- [Data excerpt]:
....................
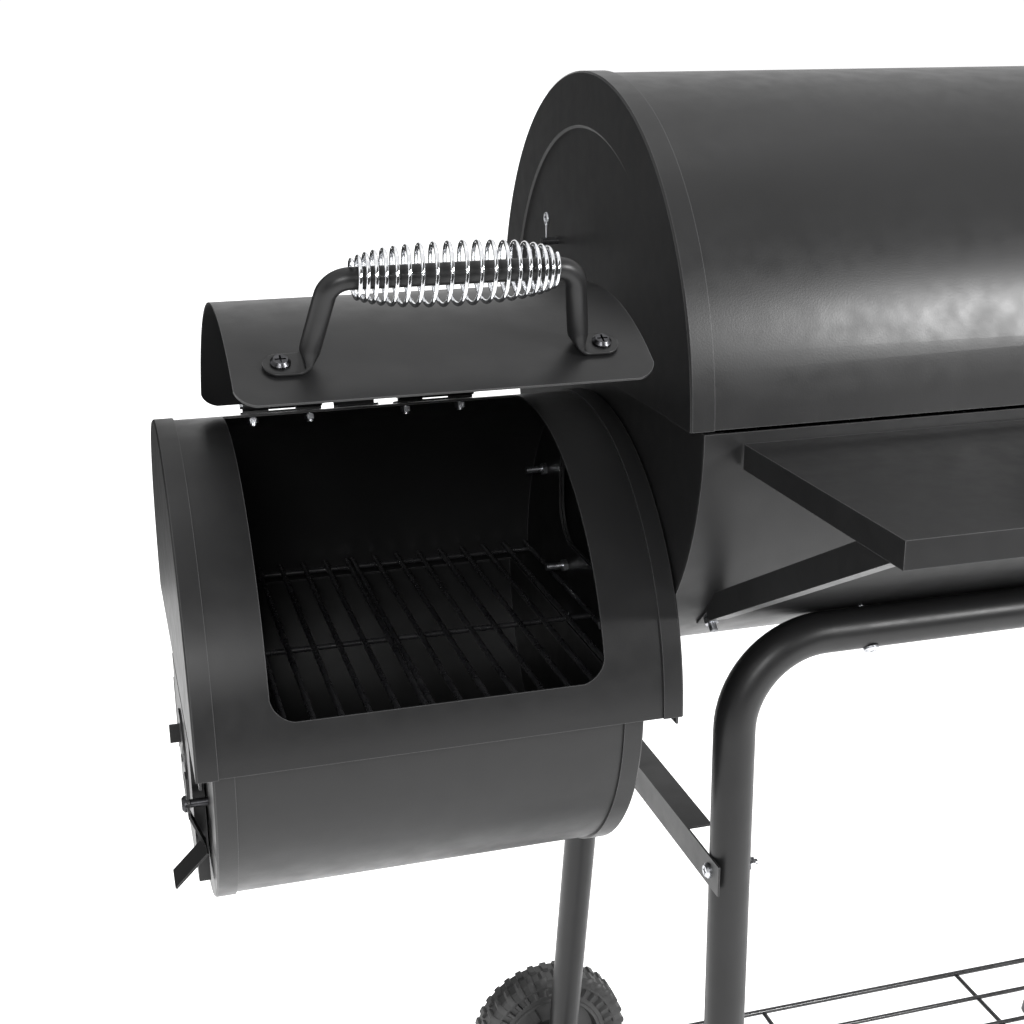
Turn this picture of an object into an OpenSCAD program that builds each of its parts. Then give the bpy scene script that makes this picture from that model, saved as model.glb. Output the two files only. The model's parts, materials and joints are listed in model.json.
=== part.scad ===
// Offset smoker: a barrel cook chamber with a side firebox, on a stand with two wheels.
// Millimetres. +X runs along the barrel away from the firebox, +Y to the rear, +Z up.
// Inside the modules x = 0 is the left end of the cook chamber lid and y = 0 is the barrel's axis;
// place() then moves the whole smoker so that its bounding box stands centred on the floor.

/* [Cook chamber] */
// Outer radius of the cook chamber lid
lid_r = 218.5; // [216:0.5:221]
// Length of the cook chamber lid
lid_len = 762; // [750:2:770]
// Height of the cook chamber axis above the floor
axis_h = 950; // [940:5:960]
// How far the lower body is set in from the lid at each end
body_inset = 11; // [10:1:12]
// Width of the folded band around each end cap
band_w = 16.6; // [14:0.2:18]

/* [Firebox] */
// Outer radius of the firebox's upper half
fb_r = 188; // [186:0.5:189]
// Left end of the firebox, measured from the lid's left end
fb_left = -323.4; // [-326:0.2:-322]
// Width of the folded band around each firebox end
fb_band_w = 14.6; // [12:0.2:16]
// How far the firebox axis lies below the cook chamber axis
fb_drop = 208.2; // [206:0.2:210]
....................
- [Task]: Word for word, quote all of the data above.

- [The response]:
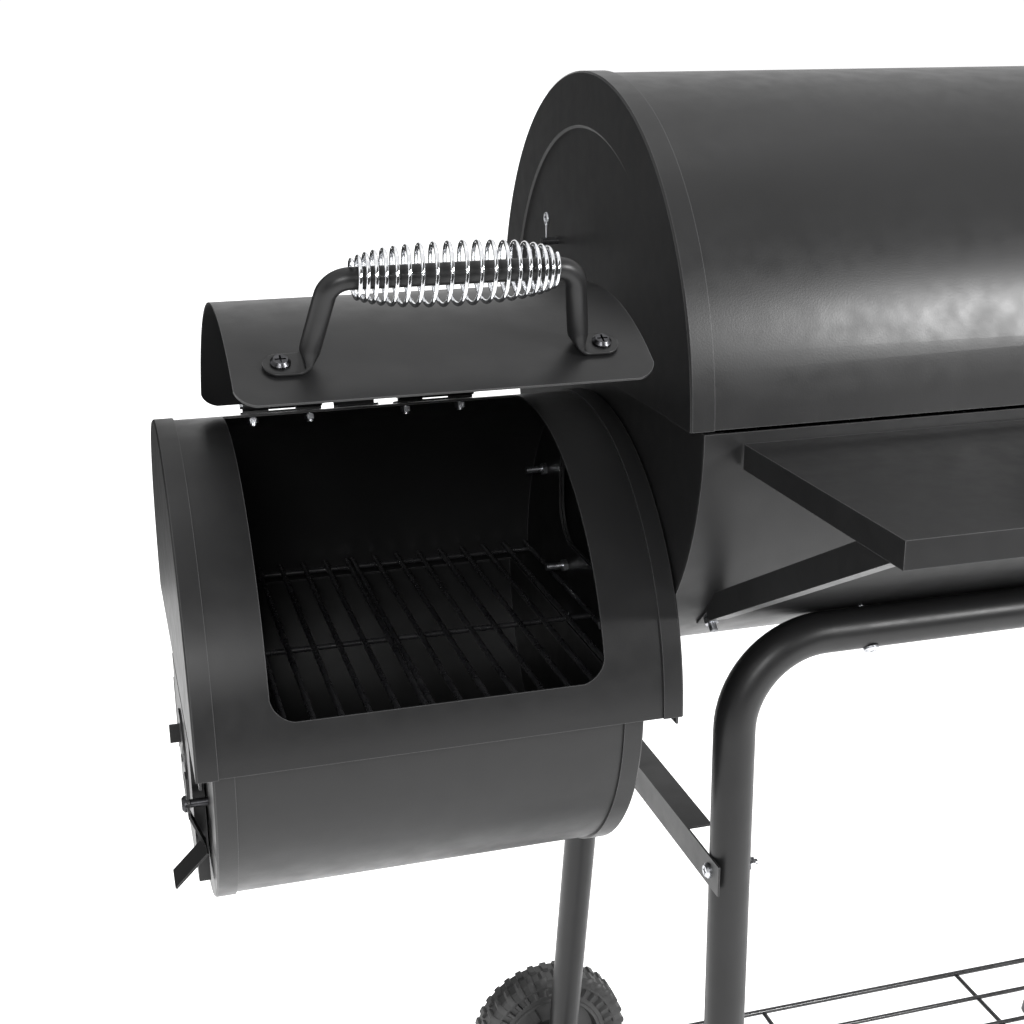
Turn this picture of an object into an OpenSCAD program that builds each of its parts. Then give the bpy scene script that makes this picture from that model, saved as model.glb. Output the two files only. The model's parts, materials and joints are listed in model.json.
=== part.scad ===
// Offset smoker: a barrel cook chamber with a side firebox, on a stand with two wheels.
// Millimetres. +X runs along the barrel away from the firebox, +Y to the rear, +Z up.
// Inside the modules x = 0 is the left end of the cook chamber lid and y = 0 is the barrel's axis;
// place() then moves the whole smoker so that its bounding box stands centred on the floor.

/* [Cook chamber] */
// Outer radius of the cook chamber lid
lid_r = 218.5; // [216:0.5:221]
// Length of the cook chamber lid
lid_len = 762; // [750:2:770]
// Height of the cook chamber axis above the floor
axis_h = 950; // [940:5:960]
// How far the lower body is set in from the lid at each end
body_inset = 11; // [10:1:12]
// Width of the folded band around each end cap
band_w = 16.6; // [14:0.2:18]

/* [Firebox] */
// Outer radius of the firebox's upper half
fb_r = 188; // [186:0.5:189]
// Left end of the firebox, measured from the lid's left end
fb_left = -323.4; // [-326:0.2:-322]
// Width of the folded band around each firebox end
fb_band_w = 14.6; // [12:0.2:16]
// How far the firebox axis lies below the cook chamber axis
fb_drop = 208.2; // [206:0.2:210]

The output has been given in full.